In context of the examples above:

  • guests: (1) Nintendo; (2) Windows XP; (3) virtualized web server
  • hosts: (1) PC's operating system which runs the emulator; (2) Windows 7; (3) distributed/cloud platform


Software vs. Hardware virtualization:

  • In case of software virtualization, the host system needs to completely emulate guest's platform (i.e. ranging from hardware, CPU instructions, through its firmware and even the operating system /if there is one/). The advantage is that host and guest platforms are independent (our example of the Nintendo emulator). The disadvantage is that this approach is very slow and resource consuming (since we have to emulate everything).

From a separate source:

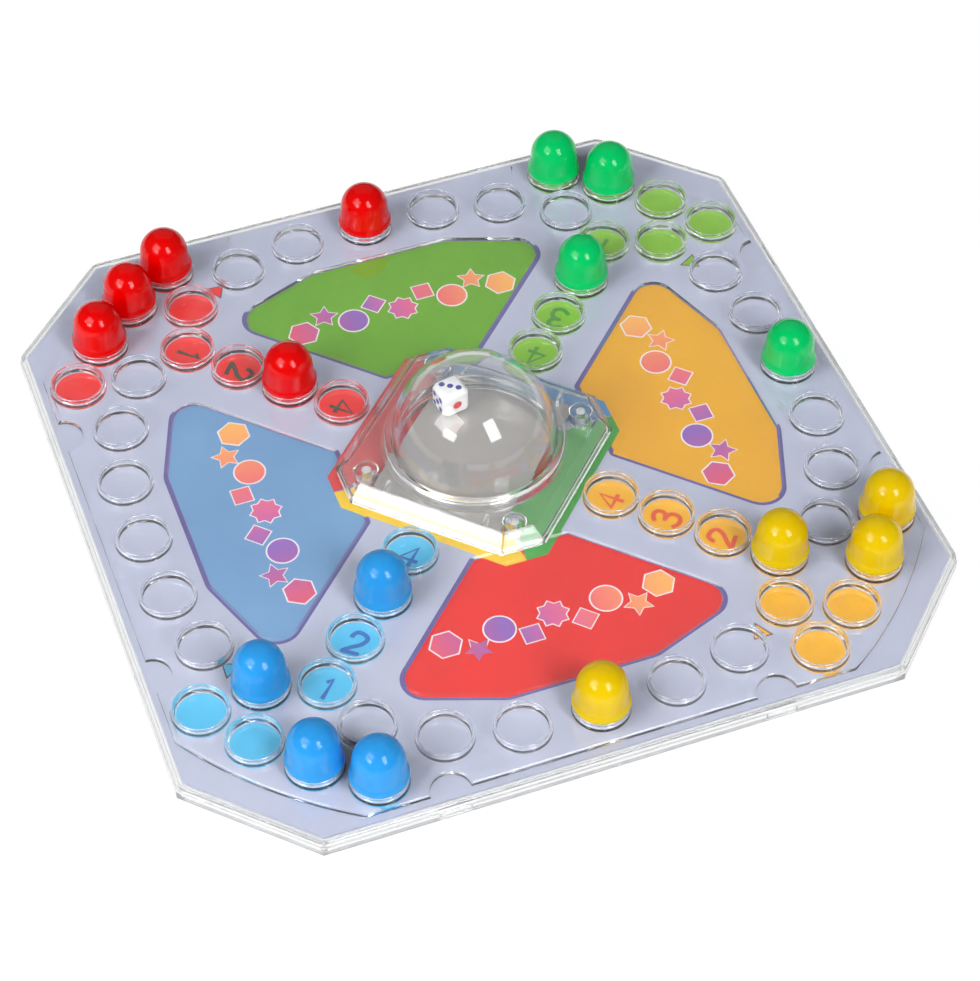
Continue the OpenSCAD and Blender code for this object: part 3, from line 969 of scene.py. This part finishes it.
MOTIFS = ["hexagon", "star", "disc", "diamond", "flower", "square", "disc", "star", "hexagon"]
for quarter, colour in enumerate(QUARTER_COLOUR):
    rims, fills = [], []
    for k, kind in enumerate(MOTIFS):
        along = (k - 4) * 9.1
        out = 75.5 + (3.0 if k % 2 else -2.4)
        size = 4.1 if k % 2 else 5.0
        for made, radius in ((rims, size + 0.55), (fills, size)):
            shape = [(x - out, y + along) for x, y in motif(kind, radius)]
            made.append(turned(shape, 90 * quarter))
    flat_print(f"motif_rims_{colour}", rims, CARD_TOP + 0.03, WHITE_INK)
    flat_print(f"motifs_{colour}", fills, CARD_TOP + 0.05, MOTIF_INK[1 - quarter % 2])


# ---------------------------------------------------------------- carried over pieces

def dress(node, material):
    piece = nodes[node]
    piece.data.materials.clear()
    piece.data.materials.append(material)


dress("bottom_tray", CLEAR_TRAY)
dress("game_card", GROUND)
dress("red_disc", RED_SHEET)


# ---------------------------------------------------------------- studio

def studio_square(name, size, move, finish):
    """A square of a half width in metres, in one material."""
    bm = bmesh.new()
    bmesh.ops.create_grid(bm, x_segments=1, y_segments=1, size=size)
    bmesh.ops.transform(bm, matrix=move, verts=bm.verts[:])
    mesh = bpy.data.meshes.new(name)
    bm.to_mesh(mesh)
    bm.free()
    mesh.materials.append(finish.material)
    square = bpy.data.objects.new(name, mesh)
    bpy.context.scene.collection.objects.link(square)
    return square


def build_floor():
    """White to the camera and through the plastic, a plain white surface in scattered light."""
    finish = Finish("floor_white", Base_Color=(0.9, 0.9, 0.9), Roughness=0.9)
    tree = finish.tree
    light = tree.nodes.new("ShaderNodeEmission")
    light.inputs["Strength"].default_value = 1.14
    path = tree.nodes.new("ShaderNodeLightPath")
    seen = 1 - finish.step(Term(finish, path.outputs["Diffuse Depth"]), 0.0, 1.0)
    mix = tree.nodes.new("ShaderNodeMixShader")
    tree.links.new((seen * 0.8).socket, mix.inputs[0])
    tree.links.new(finish.shader.outputs[0], mix.inputs[1])
    tree.links.new(light.outputs[0], mix.inputs[2])
    tree.links.new(mix.outputs[0], tree.nodes["Material Output"].inputs["Surface"])
    floor = studio_square("studio_floor", 6.0, Matrix.Identity(4), finish)


def softbox(name, azimuth, elevation, distance, width, height, brightness):
    """A lamp seen from the object at an azimuth and elevation; brightness 1 is a white wall."""
    data = bpy.data.lights.new(name, "AREA")
    data.shape = "RECTANGLE"
    data.size = width
    data.size_y = height
    data.energy = brightness * math.pi * width * height
    lamp = bpy.data.objects.new(name, data)
    bpy.context.scene.collection.objects.link(lamp)
    back = direction(azimuth, elevation)
    lamp.location = back * distance
    lamp.rotation_mode = "QUATERNION"
    lamp.rotation_quaternion = (-back).to_track_quat("-Z", "Y")
    lamp.visible_camera = False


def build_world():
    """White to the camera and through the plastic, grey in reflections, dim as a light."""
    world = bpy.data.worlds.new("studio")
    bpy.context.scene.world = world
    world.use_nodes = True
    tree = world.node_tree
    path = tree.nodes.new("ShaderNodeLightPath")

    def clamped(operation, first, second):
        made = tree.nodes.new("ShaderNodeMath")
        made.operation = operation
        made.use_clamp = True
        tree.links.new(path.outputs[first], made.inputs[0])
        if isinstance(second, str):
            tree.links.new(path.outputs[second], made.inputs[1])
        else:
            made.inputs[1].default_value = second
        return made.outputs[0]

    mirrored = clamped("SUBTRACT", "Is Glossy Ray", "Is Transmission Ray")
    scattered = clamped("MINIMUM", "Diffuse Depth", 1.0)
    last = None
    for share, colour in (
        (mirrored, (0.1, 0.1, 0.105, 1.0)), (scattered, (0.12, 0.12, 0.13, 1.0)),
    ):
        mix = tree.nodes.new("ShaderNodeMix")
        mix.data_type = "RGBA"
        mix.inputs[6].default_value = (1.0, 1.0, 1.0, 1.0)
        mix.inputs[7].default_value = colour
        if last:
            tree.links.new(last, mix.inputs[6])
        tree.links.new(share, mix.inputs[0])
        last = mix.outputs[2]
    tree.links.new(last, tree.nodes["Background"].inputs["Color"])


def build_screen():
    """A grey screen on the far side, where the flat faces mirror the room; no camera sees it."""
    back = direction(164, 44)
    turn = (-back).to_track_quat("Z", "Y").to_matrix().to_4x4()
    finish = Finish(
        "screen_grey", Base_Color=(0.0, 0.0, 0.0), Specular_IOR_Level=0.0, Roughness=1.0,
    )
    finish.set("Emission Color", (0.3, 0.3, 0.3))
    finish.set("Emission Strength", 1.0)
    screen = studio_square("studio_screen", 1.5, Matrix.Translation(back * 2.6) @ turn, finish)
    screen.visible_camera = False
    screen.visible_diffuse = False
    screen.visible_shadow = False


build_floor()
build_world()
build_screen()
softbox("left_softbox", -76, 46, 1.5, 0.9, 0.8, 3.6)
softbox("left_strip", -62, 33, 1.5, 0.5, 0.3, 7.0)
softbox("right_softbox", 15, 43, 2.2, 0.62, 1.15, 8.5)

cycles = bpy.context.scene.cycles
cycles.max_bounces = 24
cycles.transmission_bounces = 24
cycles.transparent_max_bounces = 24
bpy.context.scene.view_settings.view_transform = "Standard"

  • Hardware(-assisted) virtualization provides a significant performance gain over software virtualization by running some guest code directly on the host hardware with limited or none assistance from the host system - the hardware however needs to support this (search for Intel VT or AMD-V). The disadvantage over software virtualization is that the guest and host systems need to use the same platform (i.e. you cannot use hardware virtualization for our Nintendo example).

Hope this helps!


NB: I'm not an expert on the topic - as others have pointed our, you can find more precise information via Google. I'm making this a community wiki, so anyone please feel free to edit/correct anything which you find unclear/wrong. Thanks!